Regulatory frameworks designed for traditional waste management can unintentionally impede byproduct utilization. Materials classified as waste face transport restrictions, permitting requirements, and liability concerns that complicate repurposing efforts. Progressive companies engage proactively with regulators, demonstrating safety and environmental benefits to establish appropriate compliance pathways. Industry associations increasingly advocate for regulatory modernization that distinguishes between hazardous waste and valuable byproducts.

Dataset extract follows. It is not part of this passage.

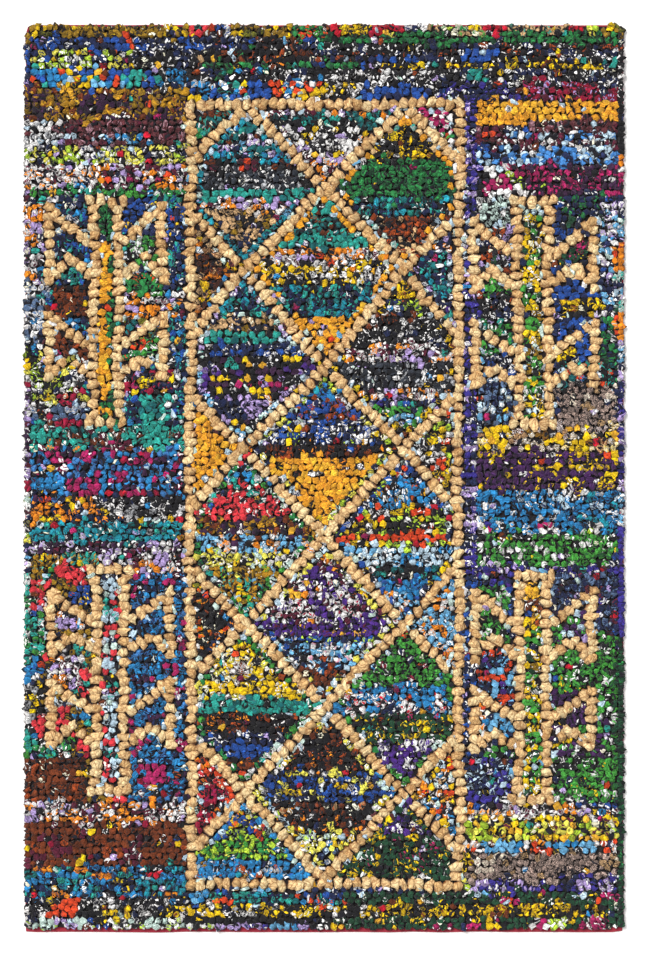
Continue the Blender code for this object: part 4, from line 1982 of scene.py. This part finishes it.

Strategic Implementation Guidelines

  • Conduct detailed material flow analysis before implementing any program, identifying all inputs, outputs, and potential synergy opportunities

  • Develop internal expertise in byproduct characterization and valorization, creating dedicated roles responsible for identifying new opportunities

  • Start with high-volume or high-value waste streams to demonstrate concept viability before addressing more challenging materials

  • Create clear quality specifications and sampling protocols to ensure consistency for byproduct recipients

  • Establish contingency plans addressing production variations, market fluctuations, and potential partnership disruptions

  • Consider geographic proximity when identifying partners to minimize transportation costs and associated emissions

  • Document all financial and environmental benefits to build organizational support for program expansion


The transition from viewing manufacturing residuals as waste to recognizing them as valuable byproducts represents more than a semantic shift—it fundamentally changes operational approaches and opens new business opportunities. Companies successfully implementing byproduct synergy programs achieve simultaneous financial, environmental, and social benefits, demonstrating that economic and ecological goals can be complementary rather than competing. As resource constraints intensify and regulatory pressures increase, these collaborative approaches to material management will likely become standard practice across industrial sectors, representing a core component of business strategy rather than a peripheral sustainability initiative.